== WRITTEN PROBLEM ==
Return the full listing exactly as it is written.
═════ SUPPLIED MATERIAL
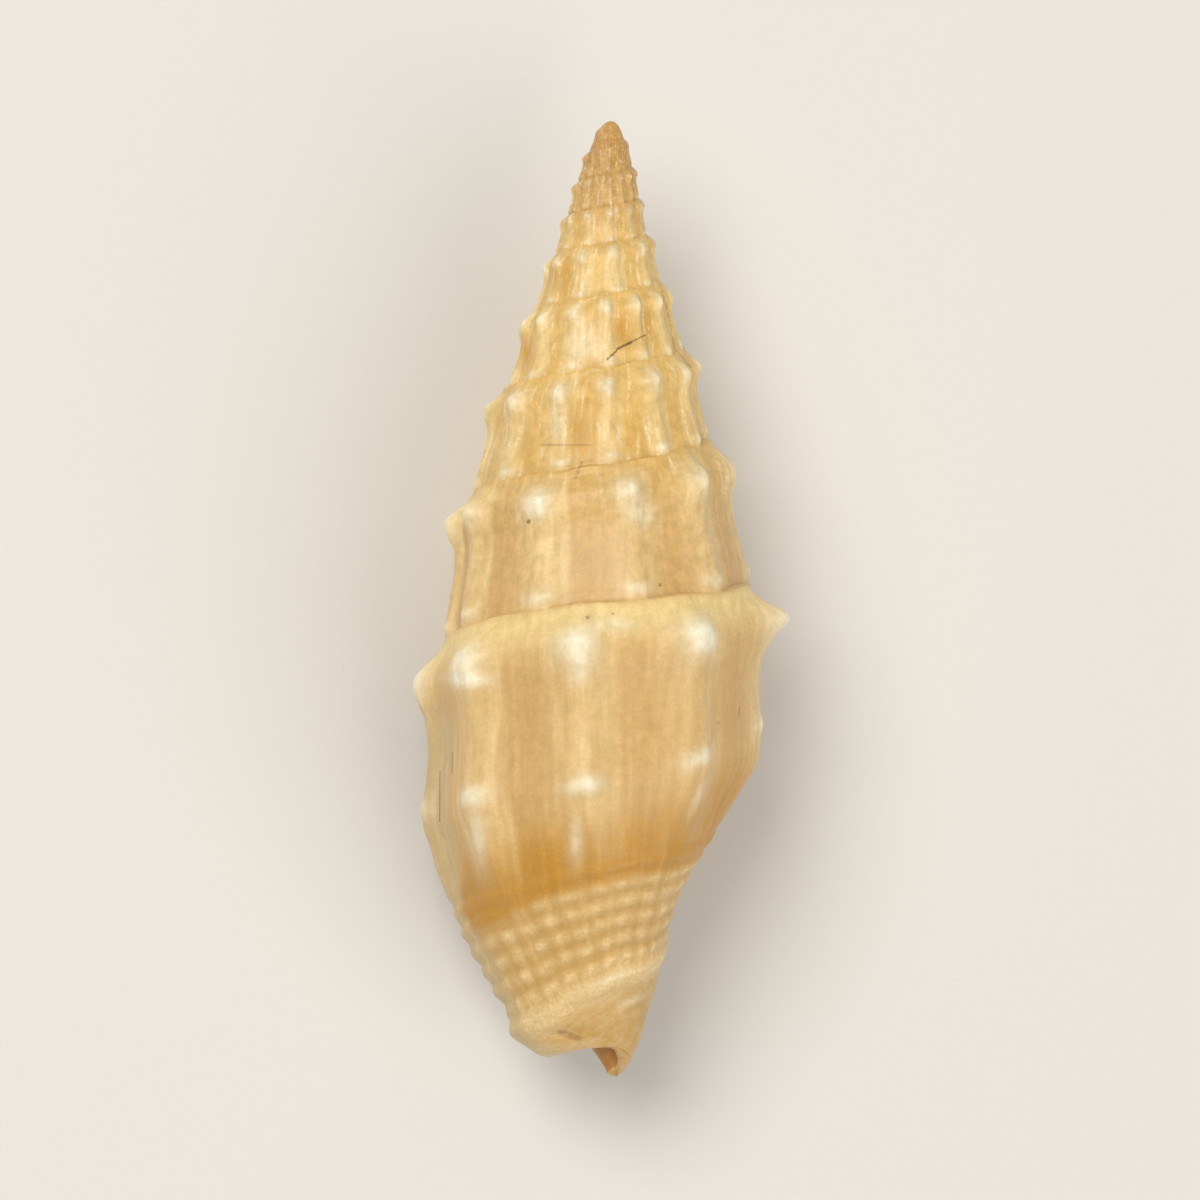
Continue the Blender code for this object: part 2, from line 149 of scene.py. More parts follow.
# Relief that only the fine mesh has, in millimetres, turns and shares of a whorl's height. Bends are
# how often a wandering curve turns: in one turn of the shell, or over one height where they run down.
SUTURE_WAVE = 0.03        # the suture climbs and falls over the ribs above it
WAVE_CHANGE, WAVE_BENDS = 0.8, 23
WAVE_START = (-5.0, -2.0)               # turns over which the wave grows
WAVE_STOP = (LIP_TURN, 0.1)
SUTURE_FILL, FILL_WIDTH = 0.10, 0.045   # softens the corner between two whorls
FILL_STOP = (LIP_TURN - 1, LIP_TURN - 0.97)     # from here on no whorl lies below
GROWTH_RELIEF = 0.009
GROWTH_BENDS, FINER_BENDS, FINER_GROWTH = 130, 290, 0.6
GROWTH_SWAY, SWAY_BENDS = 2, 6
GROWTH_TURNS = (-7.0, -2.5)             # turns over which the growth lines and the fill grow
GROWTH_START = (0.0, 0.1)
GROWTH_RADII = (0.5, 2.0)               # fades out towards the lower end
FOOT_RELIEF = 0.016       # of the lines that run along the fasciole and below it
FOOT_START = (-0.08, 0.02)              # shares of the height, from the fasciole's middle
FOOT_BENDS, FOOT_SWAY, FOOT_SWAY_BENDS = 18, 2, 11
NOTCH_AT, NOTCH_WIDTH = -0.12, 0.04     # turns of the groove above the notch's rim
NOTCH_SPREAD = 2.5                      # how much wider the rim is than the groove
NOTCH_GROOVE, GROOVE_UP = 0.17, 0.42
GROOVE_BELOW, GROOVE_ABOVE = 0.08, 0.13
GROOVE_CORE = 0.8                       # share of the groove's depth that is in its narrow middle
NOTCH_RIM, RIM_UP, RIM_WIDTH = 0.03, 0.08, 0.14
NOTCH_RADII = (0.5, 1.0)
RIB_CHANGE = 0.25         # how much one rib's height differs from the next
KNOB_LINE = (             # turn, share of the whorl's height where the second row of knobs runs
    (-1.0, 0.92), (-0.6, 0.80), (-0.49, 0.74), (-0.35, 0.835), (-0.232, 0.90), (-0.115, 0.85),
    (0.0, 0.816),
)
BEAD_CHANGE = 0.3         # how uneven the beads are in place and size
BEAD_PLACE_BENDS, BEAD_SIZE_BENDS, BEAD_SIZE_CORDS = 17, 41, 1.7
LIP_RADIUS = 4.4          # of the last whorl at the lip
LIP_ROUND = 0.10          # radius of the lip's edges, less towards the canal
LIP_FADE = 0.4            # distance from the lip's two ends over which its rounding grows
ROUND_TURN = LIP_ROUND / (2 * math.pi * LIP_RADIUS)
END_ROUND = 0.06
END_SHARP = 0.15          # share of that rounding that is left where the last whorl begins
END_SHARP_TURNS = (-0.5, -0.3)
END_LIP_FADE, END_LIP_TURN = 0.95, 0.02         # how much is lost at the lip, and from how far back
END_RINGS = (0.9, 0.75, 0.6)            # radii of the lower end's level rim, as shares of its outside

# Steps of the fine mesh.
ROWS_PER_TURN = 300
SIDE_COUNTS = ((-9.0, 10), (-4.0, 20), (-3.0, 30), (-2.0, 44), (-0.96, 54))   # from this turn on
SIDE_CROWDING = 0.06      # how much closer together the steps are near a suture
BASE_COUNT = 62
DOME_STEPS = (0.75, 0.5, 0.3, 0.15, 0.05)
HOLLOW_ROWS, HOLLOW_STEPS = 80, 60
LEAST_HEIGHT = 0.1        # of a whorl, close to the tip
SHARP_ANGLE = math.radians(50)

SEED = 11
CHANCES = 512


def smooth(x, table, column=1):
    """Read a table with a monotone cubic, held level past its ends."""
    xs = np.array([row[0] for row in table], float)
    ys = np.array([row[column] for row in table], float)
    step = np.diff(xs)
    slope = np.diff(ys) / step
    tangent = np.concatenate([slope[:1], np.zeros(len(slope) - 1), slope[-1:]])
    before, after = slope[:-1], slope[1:]
    level = before * after <= 0
    tangent[1:-1] = np.where(level, 0, 2 * before * after / np.where(level, 1, before + after))
    x = np.clip(x, xs[0], xs[-1])
    i = np.clip(np.searchsorted(xs, x, side="right") - 1, 0, len(step) - 1)
    f = (x - xs[i]) / step[i]
    rise = f * f * (3 - 2 * f)
    start, stop = f * (1 - f) ** 2, f * f * (f - 1)
    return ys[i] * (1 - rise) + ys[i + 1] * rise + step[i] * (start * tangent[i] + stop * tangent[i + 1])


def ease(x, low, high):
    """0 below low, 1 above high, with a smooth rise between them."""
    f = np.clip((x - low) / (high - low), 0, 1)
    return f * f * (3 - 2 * f)


def bump(x, centre, before, after=None):
    """A rounded bump of height 1, which may fall away differently on its two sides."""
    width = np.where(x < centre, before, before if after is None else after)
    return np.exp(-((x - centre) / width) ** 2)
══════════
== RESULT ==
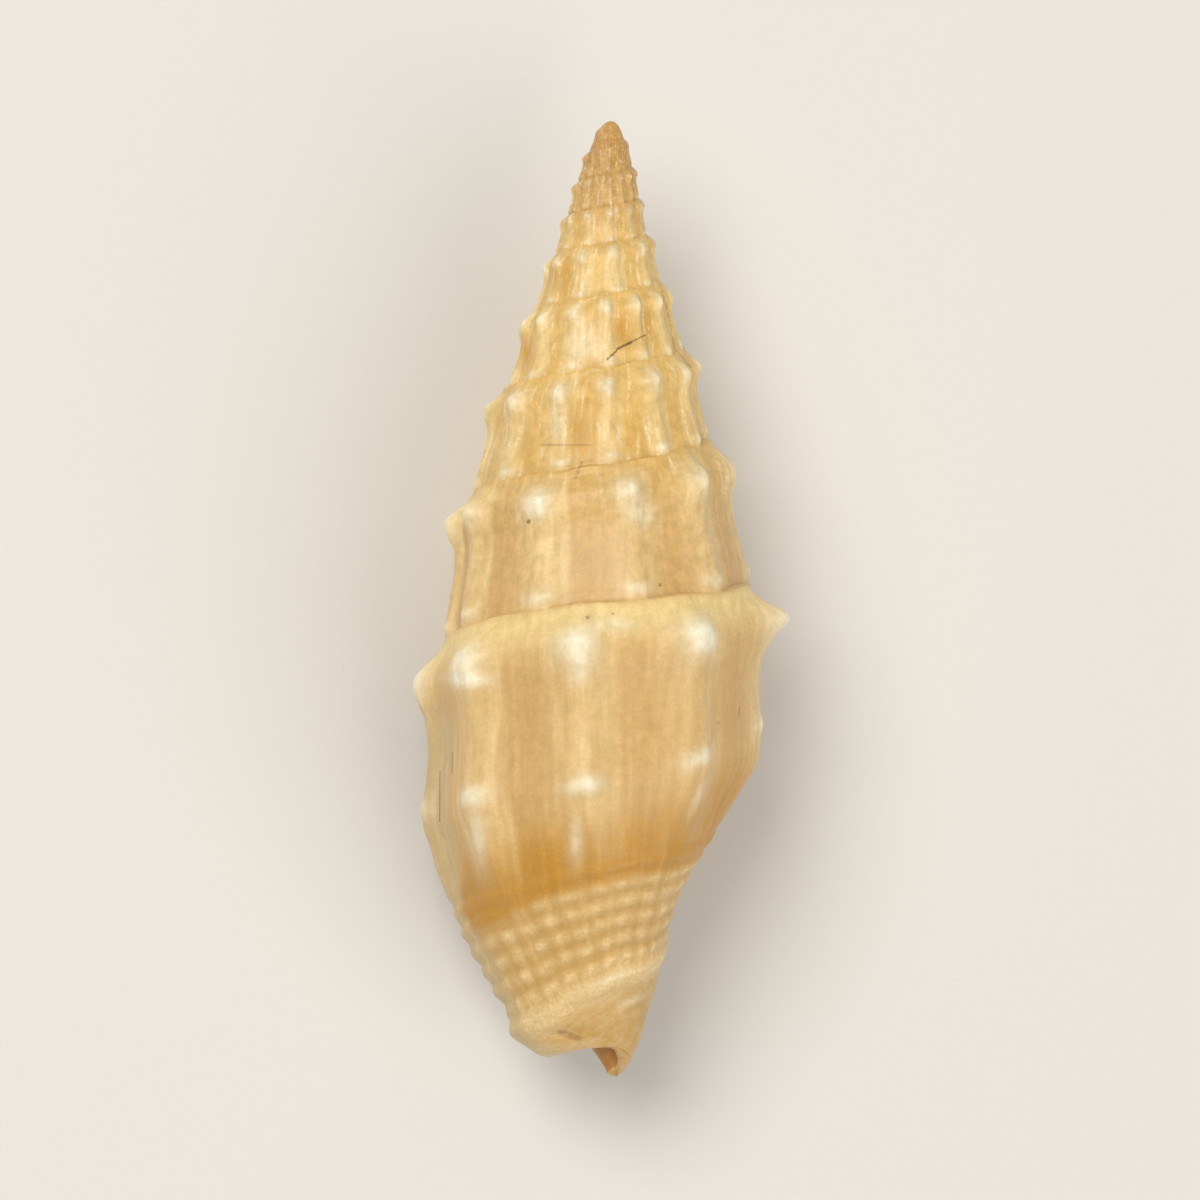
Continue the Blender code for this object: part 2, from line 149 of scene.py. More parts follow.
# Relief that only the fine mesh has, in millimetres, turns and shares of a whorl's height. Bends are
# how often a wandering curve turns: in one turn of the shell, or over one height where they run down.
SUTURE_WAVE = 0.03        # the suture climbs and falls over the ribs above it
WAVE_CHANGE, WAVE_BENDS = 0.8, 23
WAVE_START = (-5.0, -2.0)               # turns over which the wave grows
WAVE_STOP = (LIP_TURN, 0.1)
SUTURE_FILL, FILL_WIDTH = 0.10, 0.045   # softens the corner between two whorls
FILL_STOP = (LIP_TURN - 1, LIP_TURN - 0.97)     # from here on no whorl lies below
GROWTH_RELIEF = 0.009
GROWTH_BENDS, FINER_BENDS, FINER_GROWTH = 130, 290, 0.6
GROWTH_SWAY, SWAY_BENDS = 2, 6
GROWTH_TURNS = (-7.0, -2.5)             # turns over which the growth lines and the fill grow
GROWTH_START = (0.0, 0.1)
GROWTH_RADII = (0.5, 2.0)               # fades out towards the lower end
FOOT_RELIEF = 0.016       # of the lines that run along the fasciole and below it
FOOT_START = (-0.08, 0.02)              # shares of the height, from the fasciole's middle
FOOT_BENDS, FOOT_SWAY, FOOT_SWAY_BENDS = 18, 2, 11
NOTCH_AT, NOTCH_WIDTH = -0.12, 0.04     # turns of the groove above the notch's rim
NOTCH_SPREAD = 2.5                      # how much wider the rim is than the groove
NOTCH_GROOVE, GROOVE_UP = 0.17, 0.42
GROOVE_BELOW, GROOVE_ABOVE = 0.08, 0.13
GROOVE_CORE = 0.8                       # share of the groove's depth that is in its narrow middle
NOTCH_RIM, RIM_UP, RIM_WIDTH = 0.03, 0.08, 0.14
NOTCH_RADII = (0.5, 1.0)
RIB_CHANGE = 0.25         # how much one rib's height differs from the next
KNOB_LINE = (             # turn, share of the whorl's height where the second row of knobs runs
    (-1.0, 0.92), (-0.6, 0.80), (-0.49, 0.74), (-0.35, 0.835), (-0.232, 0.90), (-0.115, 0.85),
    (0.0, 0.816),
)
BEAD_CHANGE = 0.3         # how uneven the beads are in place and size
BEAD_PLACE_BENDS, BEAD_SIZE_BENDS, BEAD_SIZE_CORDS = 17, 41, 1.7
LIP_RADIUS = 4.4          # of the last whorl at the lip
LIP_ROUND = 0.10          # radius of the lip's edges, less towards the canal
LIP_FADE = 0.4            # distance from the lip's two ends over which its rounding grows
ROUND_TURN = LIP_ROUND / (2 * math.pi * LIP_RADIUS)
END_ROUND = 0.06
END_SHARP = 0.15          # share of that rounding that is left where the last whorl begins
END_SHARP_TURNS = (-0.5, -0.3)
END_LIP_FADE, END_LIP_TURN = 0.95, 0.02         # how much is lost at the lip, and from how far back
END_RINGS = (0.9, 0.75, 0.6)            # radii of the lower end's level rim, as shares of its outside

# Steps of the fine mesh.
ROWS_PER_TURN = 300
SIDE_COUNTS = ((-9.0, 10), (-4.0, 20), (-3.0, 30), (-2.0, 44), (-0.96, 54))   # from this turn on
SIDE_CROWDING = 0.06      # how much closer together the steps are near a suture
BASE_COUNT = 62
DOME_STEPS = (0.75, 0.5, 0.3, 0.15, 0.05)
HOLLOW_ROWS, HOLLOW_STEPS = 80, 60
LEAST_HEIGHT = 0.1        # of a whorl, close to the tip
SHARP_ANGLE = math.radians(50)

SEED = 11
CHANCES = 512


def smooth(x, table, column=1):
    """Read a table with a monotone cubic, held level past its ends."""
    xs = np.array([row[0] for row in table], float)
    ys = np.array([row[column] for row in table], float)
    step = np.diff(xs)
    slope = np.diff(ys) / step
    tangent = np.concatenate([slope[:1], np.zeros(len(slope) - 1), slope[-1:]])
    before, after = slope[:-1], slope[1:]
    level = before * after <= 0
    tangent[1:-1] = np.where(level, 0, 2 * before * after / np.where(level, 1, before + after))
    x = np.clip(x, xs[0], xs[-1])
    i = np.clip(np.searchsorted(xs, x, side="right") - 1, 0, len(step) - 1)
    f = (x - xs[i]) / step[i]
    rise = f * f * (3 - 2 * f)
    start, stop = f * (1 - f) ** 2, f * f * (f - 1)
    return ys[i] * (1 - rise) + ys[i + 1] * rise + step[i] * (start * tangent[i] + stop * tangent[i + 1])


def ease(x, low, high):
    """0 below low, 1 above high, with a smooth rise between them."""
    f = np.clip((x - low) / (high - low), 0, 1)
    return f * f * (3 - 2 * f)


def bump(x, centre, before, after=None):
    """A rounded bump of height 1, which may fall away differently on its two sides."""
    width = np.where(x < centre, before, before if after is None else after)
    return np.exp(-((x - centre) / width) ** 2)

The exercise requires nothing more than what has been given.